A System For Creating Problems


Problems in organizations seldom exist independently of each other. Instead
problems, or at least what most call problems, reinforce each other in a
self-perpetuating and even escalating system. I think it is important to
learn to distinguish a problem from a cause. The parameters and significance
or cost of a problem are defined by understanding the variance or deviation
from what is expected. For example, we expect scrap to be below 2%, but it
is running over 7%. The 5% deviation defines the problem. Causes on the
other hand can be obvious (of course if a cause is obvious and the problem is
significant someone had better be asking why that cause has not been
eliminated). Seldom are the causes of problems so obvious, however, most
are unknown and are of complex interrelationships. Many are the unintended
result of well meaning but destructive management policies and programs.

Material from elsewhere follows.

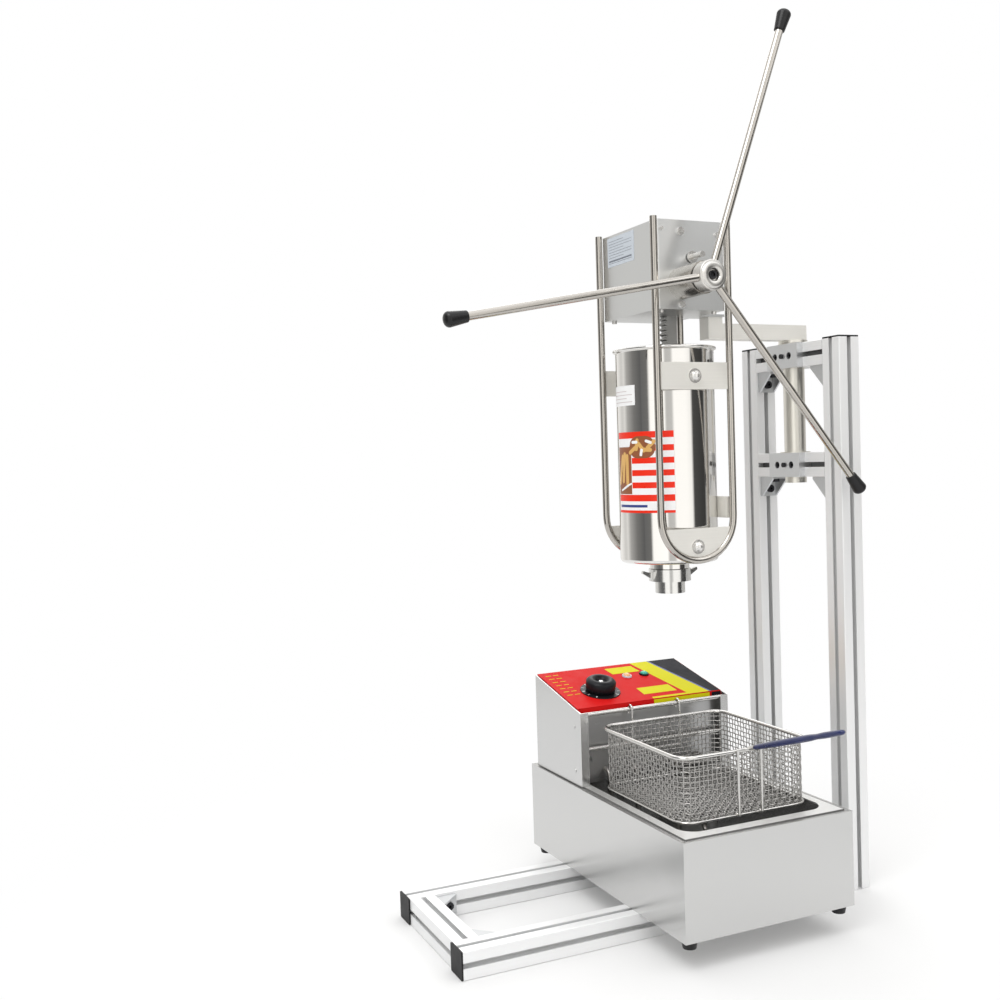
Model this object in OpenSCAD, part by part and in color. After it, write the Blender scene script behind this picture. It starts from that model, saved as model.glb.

The most deadly or potentially most dysfunctional and destructive of these
are merit pay, rewards and recognition, performance appraisals and incentive
and motivation programs. This idea will shock many readers. Programs in
these areas are common. Far too many human resources specialists see the
administration and implementation of programs in these areas to be their
purpose in existing.

Why do such misguided programs exist and thrive? It all has to do with the
prevailing myths - the premises and beliefs about people. Despite
generations of study of the works of Douglas McGregor (Theory X-Y), W.E.
Deming (profound knowledge) and thousands of equally respected management
experts, the fact is that it is a misguided distrust of others that drive
managers to devise programs, policies, and interventions based on that
premise.

The programs actually lead to a self fulfilling prophecy. Treat people as if
they are untrustworthy and they will most assuredly act in a way you can
justifiably assume or interpret as untrustworthy. There are 4 primary
mythologies in this regard.

Premises That Create The Culture Of Distrust

1. Assumptions that problems are the result of individual dereliction. 2. That successful work comes only as people are held accountable for the
achievement of measurable goals, and feedback systems that are based solely
on the measurement of these goals.
3. That there is a reservoir of withheld effort or brain power that must be
coaxed out of people, and that people are intentionally holding back in some
clever and manipulative manner.
4. That is is the manager who must motivate and control the workforce.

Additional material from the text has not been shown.